EXERCISE INSTRUCTIONS → In the material below, find how many lines contain the string "scene". Write only that number.

3D code data:
— begin —
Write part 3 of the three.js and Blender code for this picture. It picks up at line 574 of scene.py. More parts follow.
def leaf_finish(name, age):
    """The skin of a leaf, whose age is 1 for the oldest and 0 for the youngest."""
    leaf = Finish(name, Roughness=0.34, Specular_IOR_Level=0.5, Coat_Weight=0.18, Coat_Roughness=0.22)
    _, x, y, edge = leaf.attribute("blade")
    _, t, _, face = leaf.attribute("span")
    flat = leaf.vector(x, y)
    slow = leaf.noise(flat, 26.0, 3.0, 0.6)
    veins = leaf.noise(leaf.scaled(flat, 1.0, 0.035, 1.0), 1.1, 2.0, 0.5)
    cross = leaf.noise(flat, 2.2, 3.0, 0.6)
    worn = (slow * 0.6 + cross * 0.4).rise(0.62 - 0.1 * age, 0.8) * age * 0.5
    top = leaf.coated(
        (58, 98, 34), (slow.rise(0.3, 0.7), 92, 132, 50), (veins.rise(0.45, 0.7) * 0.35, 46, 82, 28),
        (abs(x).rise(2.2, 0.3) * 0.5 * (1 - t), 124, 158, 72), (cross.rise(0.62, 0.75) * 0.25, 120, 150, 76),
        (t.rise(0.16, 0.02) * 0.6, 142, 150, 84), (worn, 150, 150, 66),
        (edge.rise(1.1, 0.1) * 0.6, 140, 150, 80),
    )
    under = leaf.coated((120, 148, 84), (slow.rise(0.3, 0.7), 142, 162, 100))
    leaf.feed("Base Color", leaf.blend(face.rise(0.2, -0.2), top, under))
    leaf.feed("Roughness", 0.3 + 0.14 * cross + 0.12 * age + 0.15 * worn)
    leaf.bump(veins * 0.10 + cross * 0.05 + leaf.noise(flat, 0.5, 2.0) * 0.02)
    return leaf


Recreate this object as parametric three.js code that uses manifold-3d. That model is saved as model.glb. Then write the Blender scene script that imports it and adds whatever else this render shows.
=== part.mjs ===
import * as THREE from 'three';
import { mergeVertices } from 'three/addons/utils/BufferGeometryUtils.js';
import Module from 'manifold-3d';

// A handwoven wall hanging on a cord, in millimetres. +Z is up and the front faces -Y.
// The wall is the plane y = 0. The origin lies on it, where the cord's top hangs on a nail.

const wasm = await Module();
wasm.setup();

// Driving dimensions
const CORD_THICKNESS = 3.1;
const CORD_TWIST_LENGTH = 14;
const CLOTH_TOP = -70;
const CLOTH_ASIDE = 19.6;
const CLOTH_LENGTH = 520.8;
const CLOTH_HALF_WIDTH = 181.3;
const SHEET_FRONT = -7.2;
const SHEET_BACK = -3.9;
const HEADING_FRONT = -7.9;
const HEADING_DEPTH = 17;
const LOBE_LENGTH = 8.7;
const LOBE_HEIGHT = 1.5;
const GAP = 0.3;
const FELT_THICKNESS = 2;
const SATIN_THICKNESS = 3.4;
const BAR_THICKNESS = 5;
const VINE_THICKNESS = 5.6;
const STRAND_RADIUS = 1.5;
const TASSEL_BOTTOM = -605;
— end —
RESPONSE TO THIS TASK → 2